I begin by reflecting on my most recent policy brief on charter and district school performance outcomes – growth percentile data from 2012 and 2013 – noting that on average, Newark Charter schools remain relatively average in student achievement gains given their student populations. But as noted on previous occasions, Newark Charter school student populations are anything but average.
Next, I use longitudinal data from the NCES Common Core of Data, public school universe (the source of underlying demographic data for the newly released federal data) characterizing changes in Newark Charter market share (share of children served in Charter Schools) and the share of low income children served in Newark Charter schools.
Next, I explore what the newly released (albeit already dated) federal data say about Newark Charter school demographics, compared to district schools serving similar grade distributions.
Next, I explore resource distributions and teacher characteristics across Newark schools, charter and district. The question at hand here is whether across district and charter schools, those schools serving needier and more costly student populations also have more (or fewer) resources with which to serve those children. Further, whether among schools serving similar student populations, resource levels are similar.
Forthcoming analyses of charter schools in New York City found that those schools tended to serve less needy populations (than district schools) and were able to do so with substantially more resources that district schools serving similar populations. Because the share of children in the district served by charters remained small, their disruptive effect on equity remained small. By contrast, in Houston, charter schools both served more comparable student populations, and did so, on average, with more comparable resource levels, resulting in less disruption of equity.

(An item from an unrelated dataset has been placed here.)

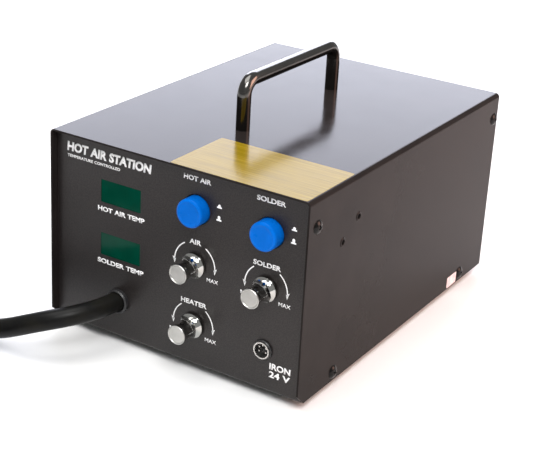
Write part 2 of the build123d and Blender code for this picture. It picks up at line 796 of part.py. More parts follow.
def fuse():
    """A glass tube fuse with two end caps."""
    x, z = INLET
    place = (REAR - 13.8, z - 10.7)
    tube = bar("X", place, around(x, 10), 2.35)
    for side in (-1, 1):
        tube += bar("X", place, sorted((x + side * 10.1, x + side * 5)), 2.6)
    return tube


# Handpiece ---------------------------------------------------------------------------------------


def handpiece_shell(side):
    """One half of the grip, split along the vertical plane through its axis."""
    whole = in_handpiece(turned([(radius, distance) for distance, radius in GRIP_OUTSIDE + GRIP_INSIDE]))
    envelope = [(radius, distance) for distance, radius in GRIP_OUTSIDE[2:]]
    envelope = in_handpiece(turned([(0, envelope[0][1]), *envelope, (0, envelope[-1][1])]))
    y, z = HANDPIECE_AXIS
    for distance in GRIP_SCREWS:
        place = (HANDPIECE_START + distance, z - GRIP_SCREW_DROP)
        whole += bar("Y", place, (y - 20, y + 20), 3.2) & envelope
        whole -= bar("Y", place, (y - GRIP_SCREW_SEAT, y + 9), 1.5)
        whole -= bar("Y", place, (y - 25, y - GRIP_SCREW_SEAT), 3.1)
    near = sorted((y, y + side * 30))
    span = (HANDPIECE_START, HANDPIECE_START + 200)
    return whole & slab(span, near, (z - 30, z + 30))


def handpiece_boot():
    """The rubber sleeve where the hose enters the grip, ribbed and held by its inner flange."""
    bore = HOSE_DIAMETER / 2 + 0.1
    outline = [(bore, 0), (8.0, 0), (8.4, 1.2)]
    for k in range(4):
        start = 3.2 + 4 * k
        wide = 8.9 + 0.6 * k
        outline += [(wide, start), (wide + 0.3, start + 2.2)]
        outline += [(wide - 0.5, start + 2.6), (wide - 0.4, start + 3.6)]
    outline += [(11.2, 19.8), (8.9, 19.8), (8.9, 22.8), (12.7, 22.8), (12.7, 24.8), (bore, 24.8)]
    return in_handpiece(turned(outline))


def handpiece_barrel():
    """The steel tube in front of the grip, with a collar inside it and a ring of cooling slots."""
    start, end = BARREL_SPAN
    inner = BARREL_RADIUS - BARREL_WALL
    barrel = turned(
        [
            (inner, start),
            (13.1, start),
            (13.1, start + 1.4),
            (BARREL_RADIUS, start + 1.4),
            (BARREL_RADIUS, end),
            (inner, end),
        ]
    )
    slot = Pos(BARREL_RADIUS, 0, 134) * Box(4, 2.4, 8)
    return in_handpiece(barrel - [Rot(0, 0, 45 * k) * slot for k in range(8)])


def heater_core():
    """The ceramic former of the heating element, pierced lengthwise."""
    core = Pos(0, 0, 145) * Cylinder(10.2, 44)
    for k in range(6):
        core -= Rot(0, 0, 60 * k) * Pos(6.2, 0, 145) * Cylinder(2.2, 46)
    return in_handpiece(core)


def nozzle():
    """The slip-on nozzle: split sleeve, cone and outlet, with two ears for the clamp screw."""
    inner = BARREL_RADIUS + RUNNING
    outer = inner + 0.8
    outline = [
        (inner, NOZZLE_START),
        (outer, NOZZLE_START),
        (outer, NOZZLE_SHOULDER),
        (NOZZLE_OUTLET + 0.8, NOZZLE_TIP),
        (NOZZLE_OUTLET + 0.8, NOZZLE_END),
        (NOZZLE_OUTLET, NOZZLE_END),
        (NOZZLE_OUTLET, NOZZLE_TIP - 0.6),
        (inner, NOZZLE_SHOULDER - 0.6),
    ]
    body = in_handpiece(turned(outline))
    y, z = HANDPIECE_AXIS
    x = HANDPIECE_START + CLAMP_AT
    for side in (-1, 1):
        ear = slab(around(x, 5.5), sorted((y + side * 0.7, y + side * 2.6)), (z + inner + 0.1, z + 20))
        body += fillet(ear.edges().filter_by(Axis.Y).group_by(Axis.Z)[-1], 4)
    body -= slab((x - 9, x + 6.5), around(y, 0.7), (z + 8, z + 22))
    return body - bar("Y", (x, z + CLAMP_RISE), (y - 5, y + 5), 1.5 + RUNNING)


def nozzle_clamp_screw():
    y, z = HANDPIECE_AXIS
    screw = pan_screw(2.9, 2.2, 1.5, 9.6)
    return Location((HANDPIECE_START + CLAMP_AT, y - 2.9, z + CLAMP_RISE), (90, 0, 0)) * screw


# All pieces --------------------------------------------------------------------------------------


def all_parts():
    """Every piece by its node's name."""
    made = [
        base_pan,
        front_panel,
        rear_panel,
        top_cover,
        carry_handle,
        handle_screws,
        cover_screws,
        rubber_feet,
        feet_screws,
        display_windows,
        display_modules,
        display_board,
        board_standoffs,
        panel_nuts,
        iron_socket_shell,
        iron_socket_collar,
        iron_socket_insert,
        iron_socket_contacts,
        hose_bushing,
        hose_union,
        air_hose,
        air_hose_coil,
        transformer_core,
        transformer_winding,
        transformer_bracket,
        m3_screws,
        main_board,
        board_components,
        triac_heatsink,
        pump_housing,
        pump_diaphragm,
        pump_armature,
        pump_electromagnet,
        pump_mounts,
        inner_air_tube,
        wire_harness,
        mains_inlet,
        inlet_pins,
        fuse_drawer,
        fuse,
        handpiece_boot,
        handpiece_barrel,
        heater_core,
        nozzle,
        nozzle_clamp_screw,
    ]
    parts = {function.__name__: function() for function in made}
    for name, place in BUTTONS.items():
        parts[f"{name}_button"] = push_button(place)
        parts[f"{name}_switch"] = push_switch(place)
    for name, place in KNOBS.items():
        parts[f"{name}_potentiometer"] = potentiometer(place)
        parts[f"{name}_knob_shaft"] = knob_shaft(place)
        parts[f"{name}_knob"] = knob(place)
    parts["handpiece_shell_left"] = handpiece_shell(1)
    parts["handpiece_shell_right"] = handpiece_shell(-1)
    return parts


def write_parts():
    os.makedirs("parts", exist_ok=True)
    for name, shape in all_parts().items():
        pieces = shape if isinstance(shape, list) else [shape]
        solids = [solid for piece in pieces for solid in piece.solids()]
        export_step(Compound(solids), f"parts/{name}.step")


write_parts()
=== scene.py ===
"""Looks of the hot air station: camera, hose, light, materials and the detailed pieces.

Sizes are in millimetres in the part's frame (+Z up, the front panel faces -Y), and at() and
mesh_piece() turn them into metres. Lights, the only exception, are placed in metres.
"""

import json
import math
import random

import bmesh
import bpy
from mathutils import Matrix, Vector

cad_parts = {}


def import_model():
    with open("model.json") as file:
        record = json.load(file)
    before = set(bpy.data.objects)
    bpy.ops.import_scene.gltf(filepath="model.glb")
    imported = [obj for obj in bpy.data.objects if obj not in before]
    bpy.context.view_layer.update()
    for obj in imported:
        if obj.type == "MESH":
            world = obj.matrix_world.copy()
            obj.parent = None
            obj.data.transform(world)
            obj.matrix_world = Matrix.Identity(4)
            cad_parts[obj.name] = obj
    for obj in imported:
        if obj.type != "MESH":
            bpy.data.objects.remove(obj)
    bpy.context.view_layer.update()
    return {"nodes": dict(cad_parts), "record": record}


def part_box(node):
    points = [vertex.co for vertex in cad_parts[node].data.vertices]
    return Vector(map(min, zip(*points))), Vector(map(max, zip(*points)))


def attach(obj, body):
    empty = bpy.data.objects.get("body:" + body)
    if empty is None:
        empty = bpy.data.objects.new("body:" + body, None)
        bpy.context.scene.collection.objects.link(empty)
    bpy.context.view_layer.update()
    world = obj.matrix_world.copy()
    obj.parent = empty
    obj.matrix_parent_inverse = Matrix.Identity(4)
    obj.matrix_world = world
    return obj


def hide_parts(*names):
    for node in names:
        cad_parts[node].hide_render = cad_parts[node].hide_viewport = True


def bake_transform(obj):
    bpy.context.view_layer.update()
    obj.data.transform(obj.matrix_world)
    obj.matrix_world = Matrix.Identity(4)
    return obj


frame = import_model()
NODES = frame["nodes"]

MM = 0.001


def at(x, y, z):
    """A place in millimetres as a vector in metres."""
    return Vector((x, y, z)) * MM


def span(node):
    """The lowest and highest corner of a CAD node, in millimetres."""
    low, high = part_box(node)
    return low / MM, high / MM


def centre(node):
    """The middle of a CAD node's box, in millimetres."""
    low, high = span(node)
    return (low + high) / 2


COVER_HIGH = span("top_cover")[1]
PANEL = span("front_panel")[0].y
# The words printed over the knobs and the buttons
KNOBS = {"air": "AIR", "heater": "HEATER", "iron": "SOLDER"}
BUTTONS = {"hot_air": "HOT AIR", "iron": "SOLDER"}

# Camera and hose ---------------------------------------------------------------------------------

# The camera fitted to the photograph, with its yaw from +Y and its pitch below the horizon
CAMERA_PLACE = at(437.0, -736.3, 424.2)
CAMERA_YAW = math.radians(-31.66)
CAMERA_PITCH = math.radians(22.51)
CAMERA_ROLL = math.radians(3.09)
LENS = 90.24
SHIFT = (0.02436, -0.0436)

# The hose: diameter and route points in millimetres
HOSE_DIAMETER = 12.5
# The coil: control points at even angles, with their radius and height in tables of (angle, value)
COIL_CENTRE = (-159.0, -245.0)
COIL_STEP = 22.5
COIL_STEPS = 40
COIL_RADII = [(270, 68.75), (360, 56.25), (615, 56.25), (720, 62.5)]
COIL_HEIGHTS = [(600, 6.25), (645, 7.5), (690, 12.5), (705, 12.5), (735, 17.2)]
HOSE_ROUTE = [
    (-43.0, -112.0, 30.5),
    (-43.0, -132.0, 30.5),
    (-50.8, -153.8, 30.4),
    (-68.3, -169.0, 26.2),
    (-96.5, -175.3, 14.0),
    (-128.0, -176.2, 6.5),
]
TAIL_ROUTE = [
    (-137.0, -307.5, 19.2),
    (-114.0, -307.5, 19.5),
    (-99.0, -307.5, 17.0),
    (-75.0, -307.5, 17.02),
]


def camera():
    """The photograph's view."""
    sin_yaw, cos_yaw = math.sin(CAMERA_YAW), math.cos(CAMERA_YAW)
    sin_pitch, cos_pitch = math.sin(CAMERA_PITCH), math.cos(CAMERA_PITCH)
    forward = Vector((sin_yaw * cos_pitch, cos_yaw * cos_pitch, -sin_pitch))
    right = Vector((cos_yaw, -sin_yaw, 0))
    up = right.cross(forward)
    roll = Matrix.Rotation(CAMERA_ROLL, 3, "Z")
    turn = Matrix((right, up, -forward)).transposed() @ roll
    data = bpy.data.cameras.new("photo_camera")
    data.lens = LENS
    data.shift_x, data.shift_y = SHIFT
    data.clip_start = 0.05
    made = bpy.data.objects.new("photo_camera", data)
    made.matrix_world = Matrix.Translation(CAMERA_PLACE) @ turn.to_4x4()
    bpy.context.scene.collection.objects.link(made)
    bpy.context.scene.camera = made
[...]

In each case, the more interesting story, however, was the extent of variation among charter schools, both in students served and in resource levels.
Here, I explore similar questions in the City of Newark, first with the newly released Federal data and then with the most recent four years of available state data (2010 to 2014).
Conclusions & Policy Implications
- Recently released federal data, confirmed by more recent state data indicates that student population differences between Newark district and charter schools persist.
- Newark charter schools continue to serve smaller shares of children qualified for free lunch, children with limited English language proficiency and children with disabilities, than do district schools serving similar grade ranges.
- While charter school market share has remained relatively small (through 2013), the effect of charters underserving lower income students on district school enrollments has remained relatively modest.
- Charter school total staffing expenditures, either as reported in federal data or as compiled from state data appear to fall in line with student needs in charter schools.
- Charter schools serve less needy populations and do so with relatively low total salary expense per pupil.
- But, there exists significant variation in resources among charter schools, with some outspending otherwise similar district schools and others significantly underspending otherwise similar district schools.
- Charter school wage competitiveness varies widely, with some charters paying substantially more than district schools for teachers of specific experience and degree levels. But these wages do not, as of yet, substantially influence total staffing costs.
- Charter schools have very high concentrations of 1st and 2nd year teachers, which lowers their total staffing expenditure per pupil but only to the point where those staffing expenditures are in line with expectations (not lower, as one might expect for schools with so many novice teachers).
Finally, comparisons between the newly released Federal data collection and updated state data sources appear both relatively stable over time and relatively consistent across sources even as the charter sector rapidly grows and evolves and as the district continuously morphs.
Two issues require consideration by policymakers and local officials if reliance on charter schooling and expansion of charter schooling are to play a significant role in the future of schooling in Newark. The first is the active management of the potential deleterious effects of student sorting on district schools – that is, as market share increases and the tendency remains for charters to enroll (or keep) fewer of the lowest income children, district schools may be more adversely affected.
An appropriately designed centralized enrollment system can partially mitigate these issues. But (at least) two factors can offset the potential benefits of such a system. First, individual choices of differently motivated and differently informed parents influence who signs up to attend what schools, leading to uneven distribution of initial selections. Second, centralized enrollment affects only how students are sorted on entry, but does not control who stays or leaves a given school.
Perhaps more importantly, however, it may be the case that some charter schools are simply not cut out to best serve some students (as with the district’s own Magnet schools). It would likely be a bad policy choice to create a centralized enrollment system that requires schools to serve children they are ill-equipped to serve.
The second issue requiring consideration is whether the staffing and expenditure structure of charter schools is sustainable and/or efficient. As I’ve shown in my previous report, charter schools are a relative break-even on state achievement growth outcomes, given their resource levels and student characteristics. But, the current staffing expenditure levels (which are merely average, not low) of charters in Newark depend on maintaining a very inexperienced workforce. Again, current novice teacher concentrations may be a function of recent enrollment growth.
As growth slows, these schools will either have to a) shed more experienced teachers to maintain their low-expense staff, b) lower their wages, potentially compromising quality of recruits, c) reduce staffing ratios, potentially compromising program quality or d) increase their spending levels. If charter operators choose “a” above – relying on high attrition, it remains questionable whether the supply of new teachers, even from alternative pathways, would be sufficient to maintain the present model at much larger scale.